I’ve also wondered how dynastic wars measured up under the just war theory, especially given the tangled skeins of royal family trees.

I suspect that simple power politics often entered in. If Henry (or any king) had a possible claim that he failed to pursue he might be seen as weak and perhaps subject to future aggression. Whether that possible future evil makes a present was just — ???

CAM
CAM
Monday, October 26, AD 2015 9:13am

Excellent series of posts. Thank you.

Jonathan
Jonathan
Tuesday, October 27, AD 2015 5:55am

Donald,

Since you don’t have a general comments section, I thought I would bring this newish blog to your attention. Seems good so far – http://reformclub.blogspot.com/2015/10/st-thomas-more-as-conservative-reformer.html

–Jonathan

Tom Dobrzeniecki
Tom Dobrzeniecki
Saturday, October 31, AD 2015 6:17am

Very good article, but I disagree on some points: I would point out that on the “serious prospects of success” issue the English themselves have doubts and are faced with troops outnumbering them. Hard for me to make this argument when history shows the English won — but that was not known in advance! Many reasons to think they would NOT be successful — how sure do you have to be? Miracle upsets can always occur — is that a basis to go to war?
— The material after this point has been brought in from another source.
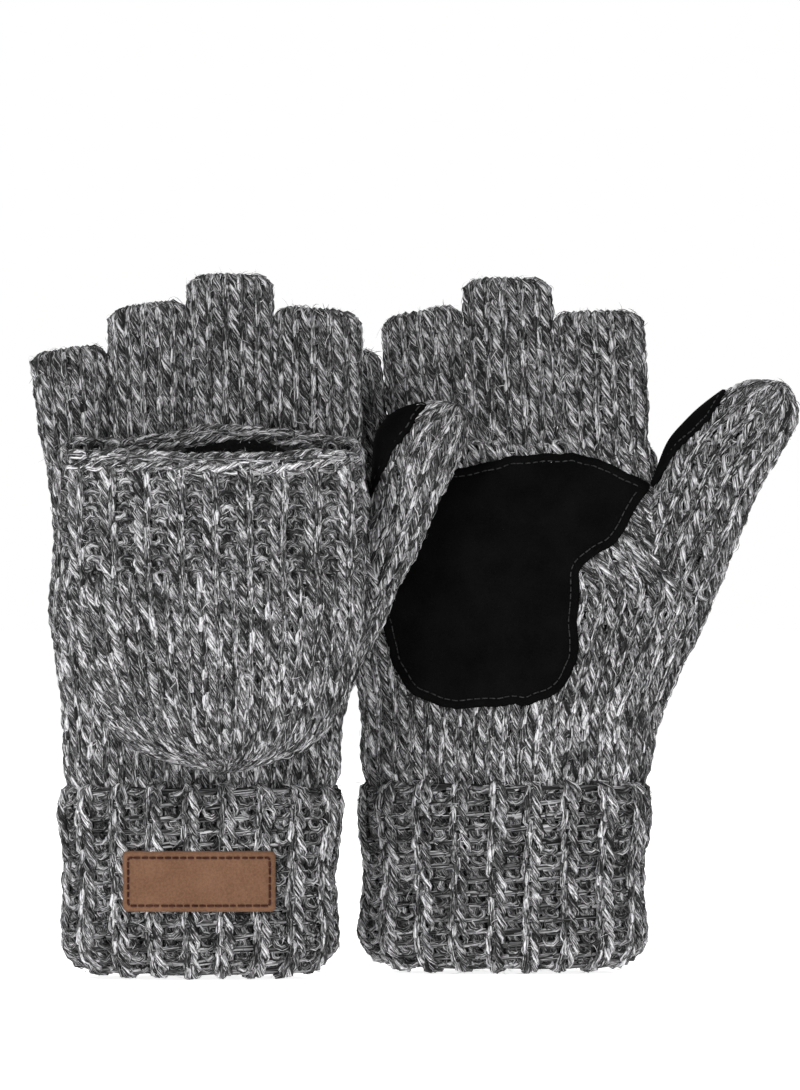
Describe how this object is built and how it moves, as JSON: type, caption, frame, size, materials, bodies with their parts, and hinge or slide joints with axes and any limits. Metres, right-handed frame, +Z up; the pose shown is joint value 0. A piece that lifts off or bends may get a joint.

Also when discussing the summary execution of prisoners by the English, mention is made of behavior by the French — this is a non-sequitor, as moral behavior in war is a duty to humanity at large, and is in no way contingent upon behavior by the other side — in fact it is presumed that the cause of going to war in the first place is to address evil behavior by the other side and to restore a peaceful and moral climate.